5.3 Avó verbo – avó encarnada
Em “La increíble y triste historia de la cándida Eréndira y de su abuela
desalmada”(1972), o personagem da avó é apresentado como um ser exuberante de dimensões
físicas extraordinárias. É descrita como uma formosa baleia branca, seu corpo é tão grandioso
que Erêndira demora horas para ajeitá-la. A matriarca apresenta traços de antiga grandeza e
hábitos régios, mas é apresentada como uma figura cruel e branca como o deserto. Essa
vinculação dos personagens a terra é recorrente na estória, Erêndira, por exemplo, é um solo
(corpo) de onde são extraídas riquezas pela avó autoritária. E tal como discutido, o sangue de
Erêndira, no filme, cobre suas pegadas na areia fazendo crível esta associação corpo-espaço.
O uso das palavras na literatura é conveniente a um propósito de criação mais
inventiva e extraordinária da figura da avó.
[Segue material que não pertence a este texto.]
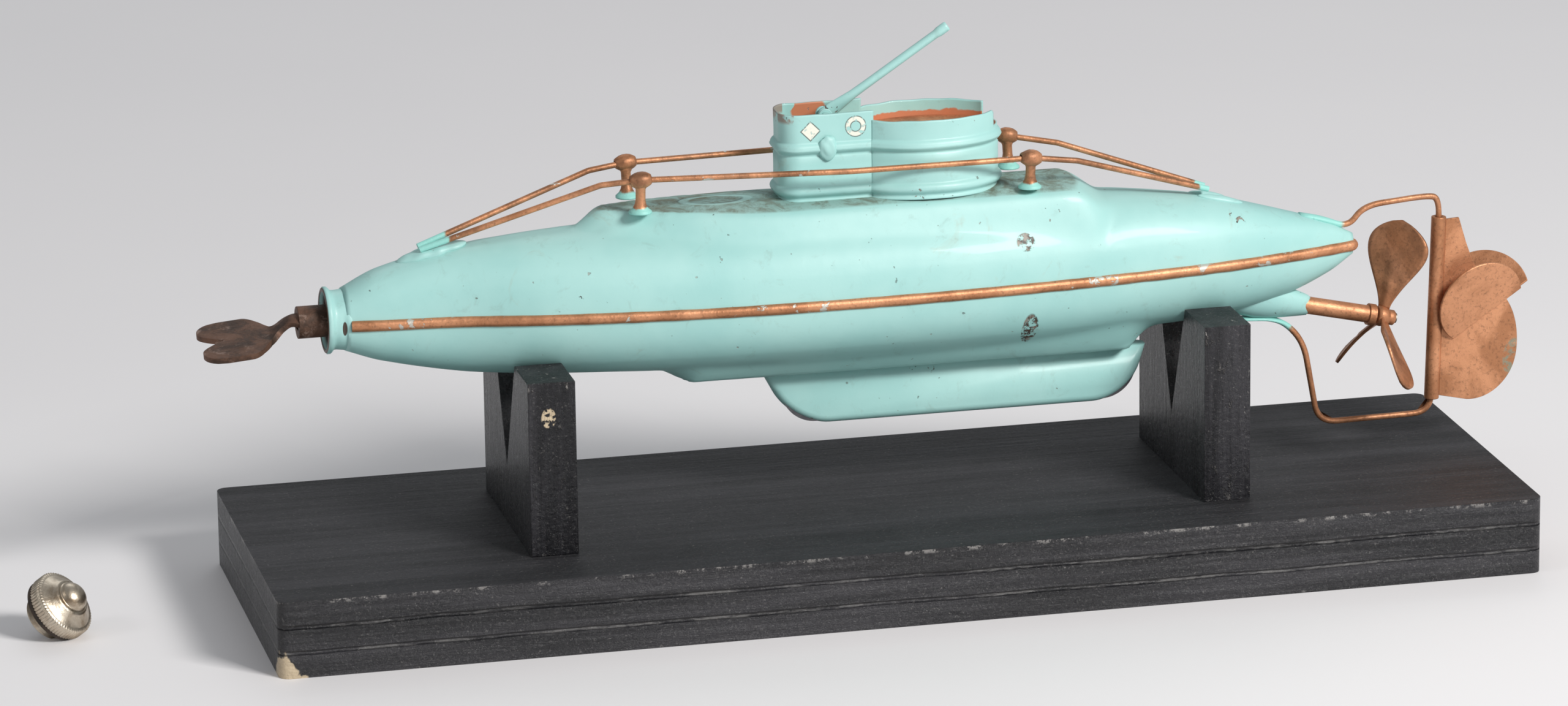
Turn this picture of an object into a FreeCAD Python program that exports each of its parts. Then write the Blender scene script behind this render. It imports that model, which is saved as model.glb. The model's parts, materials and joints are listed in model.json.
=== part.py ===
import FreeCAD, Part
import math
import os
from FreeCAD import Placement, Rotation, Vector

# A clockwork toy submarine of pressed tinplate on a wooden display stand.
# Frame: origin at the middle of the stand's underside, +X to the stern, +Z up.

doc = FreeCAD.newDocument("ToySubmarine")
sheet = doc.addObject("Spreadsheet::Sheet", "Sizes")

driving = {
    # display stand
    "board_length": 296.0, "board_width": 91.0, "board_height": 18.0, "board_corner": 2.5,
    "post_thick": 11.0, "post_width": 55.0, "front_post_tall": 40.8, "rear_post_tall": 41.9,
    "front_post_x": -81.4, "rear_post_x": 77.2, "notch_floor": 14.0, "seat_gap": 0.25,
    "screw_radius": 2.0, "screw_long": 32.0, "screw_head": 3.8, "screw_sink": 0.6,
    "screw_spacing": 34.0,
    # hull
    "hull_front": -124.0, "hull_back": 115.6, "seam_height": 69.5, "hull_half_beam": 19.2,
    "hull_rise": 19.0, "hull_drop": 17.2, "tin": 0.5,
    "casing_front": -72.0, "casing_back": 55.0, "casing_half": 12.6, "casing_top": 91.4,
    "casing_ramp": 8.0, "casing_taper": 50.0, "casing_tail": 8.0, "casing_end_drop": 4.5,
    "strake_tall": 2.0, "strake_proud": 0.8, "strake_front": -123.0,
    "pad_front": -53.0, "pad_back": 66.0, "pad_half": 8.0, "pad_bottom": 49.6,
    "pad_ramp": 14.0, "pad_end_drop": 4.5,
    "fin_front": -26.8, "fin_back": 65.0, "fin_bottom": 36.5, "fin_thick": 5.0, "fin_corner": 9.0,
    "fin_wall": 0.7, "fin_front_rake": 7.0, "fin_back_rake": 4.0,
    # bow
    "collar_front": -128.5, "collar_long": 24.0, "collar_radius": 6.3, "collar_bore": 5.7,
    "rim_radius": 7.7, "rim_long": 2.4, "rim_round": 0.9,
    "bush_long": 4.0,
    "cap_radius": 8.0, "cap_band": 3.4, "cap_cone": 2.6, "cap_dome": 3.5, "cap_thread": 5.5,
    "cap_thread_long": 4.0, "cap_x": -192.0, "cap_turn": -38.0, "cap_tip": 52.0,
    # key
    "key_front": -134.5, "key_long": 17.0, "key_radius": 3.7, "square_side": 3.0,
    "square_gap": 0.12, "key_plate_thick": 1.2, "key_half_width": 9.6, "key_plate_long": 22.3,
    "key_tilt": 1.0, "key_neck_half": 2.6, "key_neck_long": 4.0, "key_drop": 2.7,
    "key_tongue": 9.0, "square_front": -131.0, "square_long": 16.0,
    # conning tower
    "small_front": -22.4, "small_half": 6.2, "small_rim": 111.2, "small_back": 2.0,
    "small_corner": 4.2, "floor_thick": 0.6,
    "oval_x": 12.4, "oval_long": 17.1, "oval_half": 10.6, "oval_rim": 109.0,
    "door_half": 5.0, "door_floor": 105.4, "floor_height": 105.2, "bead_proud": 0.9,
    "upper_bead": 103.3, "lower_bead": 93.2, "bead_tall": 1.0,
    "mast_x": -11.1, "mast_z": 109.5, "mast_radius": 0.95, "mast_bore": 0.55, "mast_long": 35.0,
    "mast_lean": 33.0, "rivet_radius": 0.6, "rivet_gap": 0.06, "mast_neck": 3.0,
    "ear_radius": 1.5, "ear_thick": 1.0, "cheek_radius": 1.7, "cheek_thick": 0.7, "cheek_gap": 0.5,
    # handrails
    "wire_radius": 0.68, "rail_front_x": -106.0, "rail_front_z": 84.9, "rail_rise_x": -65.0,
    "rail_height": 99.3, "rail_half": 12.6, "rail_drop_x": 46.6, "rail_back_x": 80.0,
    "rail_back_z": 85.8, "front_stanchion_x": -56.0, "rear_stanchion_x": 35.0,
    "front_stanchion_y": 7.2, "rear_stanchion_y": 9.6, "rail_inset": 1.5, "rail_bulge_front": -8.0,
    "rail_bulge_back": 22.0, "rail_bend": 5.0, "stanchion_radius": 1.15,
    "stanchion_head": 1.9, "stanchion_foot": 2.6, "foot_tall": 0.8,
    # propeller
    "shaft_slope": 12.5, "hub_x": 123.2, "hub_z": 51.42, "shaft_radius": 1.2, "shaft_front_x": 41.5,
    "stern_tube_radius": 2.05, "stern_tube_gap": 0.06, "stern_tube_front": 93.0,
    "stern_tube_back": 121.2, "bell_long": 1.6, "bell_step": 0.5, "tube_solder_x": 100.5,
    "tube_solder_radius": 4.8,
    "hub_radius": 2.4, "hub_long": 3.0, "blade_long": 21.6,
    "blade_wide": 14.8, "blade_thick": 0.7, "blade_pitch": 46.0, "blade_turn": 6.0, "nut_radius": 1.9,
    # rudder
    "rudder_top_x": 136.9, "rudder_top_z": 74.7, "rudder_foot_x": 135.6, "rudder_foot_z": 30.4,
    "rudder_tube_radius": 1.75, "hinge_gap": 0.07, "pin_long": 8.0, "rudder_thick": 0.7,
    "rudder_reach": 20.6, "rudder_seam": 0.9, "rudder_wire_bend": 2.8, "wire_tab_long": 11.0,
    "wire_tab_wide": 3.6, "wire_tab_thick": 0.8, "wire_foot_x": 107.4,
    "plane_radius": 10.8, "plane_offset": 4.0, "plane_splay": 20.0,
    "far_splay": 42.0, "far_slide": 2.5, "plane_thick": 0.6,
    # clockwork
    "plate_radius": 14.6, "plate_thick": 1.2, "pillar_pin": 0.7,
    "foot_plate_thick": 0.9, "front_plate_x": -28.0, "middle_plate_x": -8.0,
    "rear_plate_x": 4.5, "pillar_radius": 1.2, "pillar_circle": 12.6, "arbor_radius": 1.6,
    "pivot_gap": 0.05, "spring_outer": 9.6, "spring_wide": 10.0, "spring_thick": 0.4,
    "spring_turns": 6.0, "great_module": 0.5, "great_teeth": 36.0, "second_leaves": 10.0,
    "train_module": 0.4, "wheel_teeth": 24.0, "leaf_count": 8.0, "wheel_thick": 1.2,
    "staff_radius": 0.8, "pivot_radius": 0.5, "click_y": 4.0, "click_drop": 6.2,
    "click_thick": 1.2, "stud_radius": 0.6, "ratchet_radius": 4.4, "ratchet_teeth": 12.0, "fork_radius": 4.0,
    "fork_slot": 2.8, "fork_long": 6.0, "tang_wide": 5.0, "tang_thick": 0.9,
}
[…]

Através de analogias, o narrador caracteriza-a de
forma mais exuberante criando uma aura especial desta personificação do poder arbitrário.
García Márquez, como discutido, demonstra um grande interesse pelas figuras de poder a
ponto de se caracterizar mais do que um mero interessado por esta temática, mas um sujeito
que apresenta um interesse antropológico por este assunto, conforme demonstrado no capítulo
três. A avó verbo é descrita com investimento e sedução. Esta personagem apresenta uma
visão quase onisciente da estória. No momento em que Ulisses propõe a fuga para Erêndira a
garota teme ser encontrada, pois os sonhos da velha são reveladores.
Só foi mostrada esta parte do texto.